Die Verkaufsversprechen von B-Filmen werden einem hier um die Ohren gehauen, bis zum Erbrechen, wie man so sagt (und öfters, nach Überkonsum, sieht): sex and crime, tits and ass. Bei der Florida-Party geht es von juveniler Jubelstimmung, bei der mit Eislutschern und anderem möglichst unanständig hantiert wird, bald ins Abgründige: Verhaftung und Befreiung auf Kaution – ein Gangsta-Rapper hat ein Auge auf die Bikini-Häschen geworfen. Der omnipräsente James Franco spielt diesen Hip-Hop-Satyr namens Alien, der mit Metallgebiss, Waffensammlung und Al Pacino als „Scarface“ in Flachbildschirm-Dauerschleife protzt und die verführbaren Mädchen auf die dunkle Seite ziehen will. Die in ebenso klassischer B-Picture-Manier nur die logisch perverse Kehrseite einer prüden und verlogenen Welt ist.
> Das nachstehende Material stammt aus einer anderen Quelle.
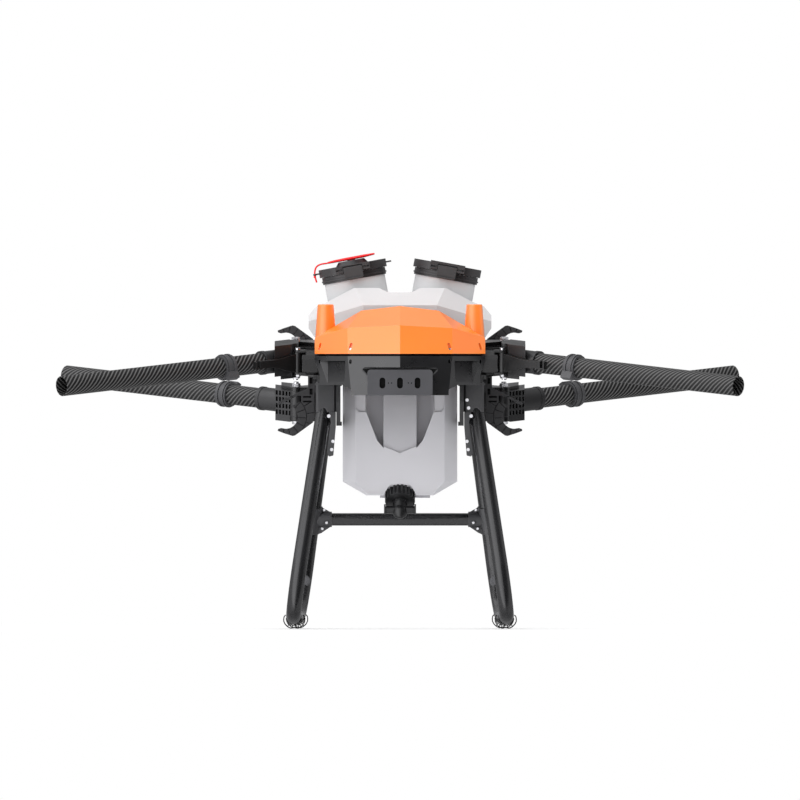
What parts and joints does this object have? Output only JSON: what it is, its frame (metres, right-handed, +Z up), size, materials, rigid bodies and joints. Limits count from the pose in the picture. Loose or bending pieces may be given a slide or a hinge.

Die Fusion von „Spring Breakers“ könnten sich auch Marketingmenschen als Stunt ausgedacht haben: die blitzsauberen Disney-Prinzessinnen Hudgens und Gomez quasi-pornografisch gegen ihr Image besetzt, dazu Franco als Hype-Mensch der Stunde zwischen Starglanz und Kunstanspruch, angerührt von Harmony Korine, einem Enfant terrible seit seinem Drehbuch mit „Kids“, aber immer schon eines, das auch im verbürgerlichten Mainstream ankommt. Im Presseheft erklären sowohl Hudgens als auch Gomez, dass zuerst ihre als Agenten tätigen Elternteile vom Angebot Korines ganz begeistert waren: Die waren immer schon dessen Fans.

Hedonismus-Hammer? Popkultur-Vanitas!

Die kreiselnde Kamera und fluoreszierenden Farben besorgte der Franzose Benoît Debie, eingearbeitet durch Experimente für Regisseur Gaspar Noé, der ebenfalls gern als Skandalkünstler vermarktet wird. Dazu noch Musik von Soundscape-Spezialist Cliff Martinez („Drive“) und Star-DJ Skrillex. Ein geiles Paket, wie man in Vermarktungssprech sagen würde? Sogar der Hedonismus-Hammer! An der Oberfläche, jedenfalls. Die zerdehnt Korine aber in immer avantgardistischeren Schleifen zum Höllentrip, über dem das von Franco geknurrte Endlos-Mantra „Spring Break Forevah“ zusehends wie eine Echokammerwarnung hallt.

Denn „Spring Breakers“ ist als Popkultur-Vanitas zwar echt ein Bosch-Update, behandelt die Himmelsversprechungen des Entertainment-Zeitgeists, die seine Figuren antreiben, aber nicht abschätzig: Kaum etwas im jüngeren Kino ist so berührend wie Francos ganz ernsthafte Piano-Balladen-Version von Britney Spears' „Everytime“. Letztlich geht es ganz wörtlich um den freien Willen, durchexerziert am religiösen Mädchen, das Gomez spielt (und nicht zufällig Faith heißt), und darum, was im Exzess der Oberflächenkultur an Werten zu finden ist: Bei aller bewussten Ironie ist es Korine auch ganz ernst, wenn wiederholt das andere Mantra des Films erklingt: „This is the most spiritual place I've ever been.“ Es ist Korine vielleicht nur ganz instinktiv passiert: Doch mit „Spring Breakers“ hat er (s)ein Meisterwerk geschaffen.